HUMBOLDT, Sask. (NEWS 1130) — Families and friends of the 16 Humboldt Broncos killed in a horrific bus crash gathered Saturday, marking the one year anniversary.
The service was led by the team’s pastor in an arena decorated with rows of yellow banners naming the bus’ 29 passengers. A moment of silence was held at 4:50 local time, the moment the team’s bus collided with a truck in a prairie intersection.
Humboldt Mayor Rob Muench says in the difficult time following the incident, the whole country came together to support the devastated families.

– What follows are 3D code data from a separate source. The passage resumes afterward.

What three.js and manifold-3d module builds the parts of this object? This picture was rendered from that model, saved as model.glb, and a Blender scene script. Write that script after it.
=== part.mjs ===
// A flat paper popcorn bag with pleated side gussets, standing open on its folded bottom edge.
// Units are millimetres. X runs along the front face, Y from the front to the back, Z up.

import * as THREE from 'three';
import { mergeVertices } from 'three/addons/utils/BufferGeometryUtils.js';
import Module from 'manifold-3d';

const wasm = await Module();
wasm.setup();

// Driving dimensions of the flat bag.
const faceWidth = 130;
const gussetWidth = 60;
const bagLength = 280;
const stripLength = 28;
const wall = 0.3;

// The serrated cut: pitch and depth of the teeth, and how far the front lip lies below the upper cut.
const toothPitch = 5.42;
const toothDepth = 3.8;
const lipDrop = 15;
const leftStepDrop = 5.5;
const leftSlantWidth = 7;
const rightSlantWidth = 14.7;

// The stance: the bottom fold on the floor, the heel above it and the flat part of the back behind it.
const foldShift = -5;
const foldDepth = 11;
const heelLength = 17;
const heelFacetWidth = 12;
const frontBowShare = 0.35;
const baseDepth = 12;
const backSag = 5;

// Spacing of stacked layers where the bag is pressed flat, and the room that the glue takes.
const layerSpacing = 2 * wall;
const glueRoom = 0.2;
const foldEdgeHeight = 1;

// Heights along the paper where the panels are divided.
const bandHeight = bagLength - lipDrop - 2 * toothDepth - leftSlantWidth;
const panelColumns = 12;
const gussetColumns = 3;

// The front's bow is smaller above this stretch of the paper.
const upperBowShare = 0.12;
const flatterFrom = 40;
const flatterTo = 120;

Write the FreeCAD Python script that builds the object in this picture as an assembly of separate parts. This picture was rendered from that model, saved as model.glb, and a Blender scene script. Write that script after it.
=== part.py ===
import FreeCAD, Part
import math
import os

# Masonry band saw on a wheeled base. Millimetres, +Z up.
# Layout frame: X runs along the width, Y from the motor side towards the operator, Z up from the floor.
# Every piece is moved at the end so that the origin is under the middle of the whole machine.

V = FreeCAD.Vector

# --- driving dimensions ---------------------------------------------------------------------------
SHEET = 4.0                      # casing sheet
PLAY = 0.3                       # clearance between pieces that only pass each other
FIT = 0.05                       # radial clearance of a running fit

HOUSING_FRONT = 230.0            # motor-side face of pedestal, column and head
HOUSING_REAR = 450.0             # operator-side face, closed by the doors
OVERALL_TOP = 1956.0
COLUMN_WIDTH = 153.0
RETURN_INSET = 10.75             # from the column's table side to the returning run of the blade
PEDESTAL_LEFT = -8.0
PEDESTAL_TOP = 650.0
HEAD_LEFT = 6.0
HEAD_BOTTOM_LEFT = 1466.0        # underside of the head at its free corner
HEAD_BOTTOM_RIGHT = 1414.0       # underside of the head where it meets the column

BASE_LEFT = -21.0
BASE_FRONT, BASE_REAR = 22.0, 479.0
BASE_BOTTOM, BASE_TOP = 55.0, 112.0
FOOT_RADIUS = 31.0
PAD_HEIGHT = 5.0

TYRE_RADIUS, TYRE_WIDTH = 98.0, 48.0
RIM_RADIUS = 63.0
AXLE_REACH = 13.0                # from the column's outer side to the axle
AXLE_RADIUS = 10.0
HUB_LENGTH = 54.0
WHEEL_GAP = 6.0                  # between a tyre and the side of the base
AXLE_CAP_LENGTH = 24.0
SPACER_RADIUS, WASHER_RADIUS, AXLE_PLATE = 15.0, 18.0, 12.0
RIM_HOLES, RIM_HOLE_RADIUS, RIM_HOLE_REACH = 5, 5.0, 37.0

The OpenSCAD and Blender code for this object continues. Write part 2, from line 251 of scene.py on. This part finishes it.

“As a community, we have lifted each other up with the help of love and support gathered from all over Canada and beyond,” he says. “We talked about being overcome by a darkness, but we also referred to a light at the end of the tunnel. I believe today, a year later, we are now starting to see a glimmer of that light.”
WATCH: Memorial for Humboldt Broncos players killed in crash
Pastor Shawn Randall also highlighted the resilience of the community during the difficult time, as they tried to rebuild.
“We’ve got to witness some horrific change, we’ve got to witness some incredible strength and change and healing,” he says. “It’s incredible how much can change in a year, or in a month or in a week, or a day, or even for that matter an instant, isn’t it. Some changes, almost unrecognizable it happens over so long a period of time, that some of it comes up and kicks us in the guts.”
The crash struck a chord with hockey-loving Canadians and moved people around the world to put hockey sticks on their front porches in solidarity with the Humboldt community.
More than $15 million was donated for the victims’ families.
Premier Scott Moe had said he would attend with his wife, and a spokeswoman from the Prime Minister’s Office said a video message would be played from Justin Trudeau.
“I have two children and, like any parent, I just can’t imagine what these parents are going through, go through, each and every day,” Moe said in an interview Friday.
Organizers are expecting about 3,000 people at the arena and are also preparing for many to visit the crash site at the crossing of Highways 35 and 335.
The Broncos were heading to a playoff game when the collision happened. Handmade crosses and a large collection of mementoes have been left at the intersection and there are plans for a permanent memorial there.
Jaskirat Singh Sidhu of Calgary was sentenced last month to eight years for dangerous driving causing death and bodily injury. Court heard he was an inexperienced driver travelling for the first time in the area.
The three prairie provinces have since made training mandatory for commercial truck drivers and an entry-level national training standard is to be in place next year.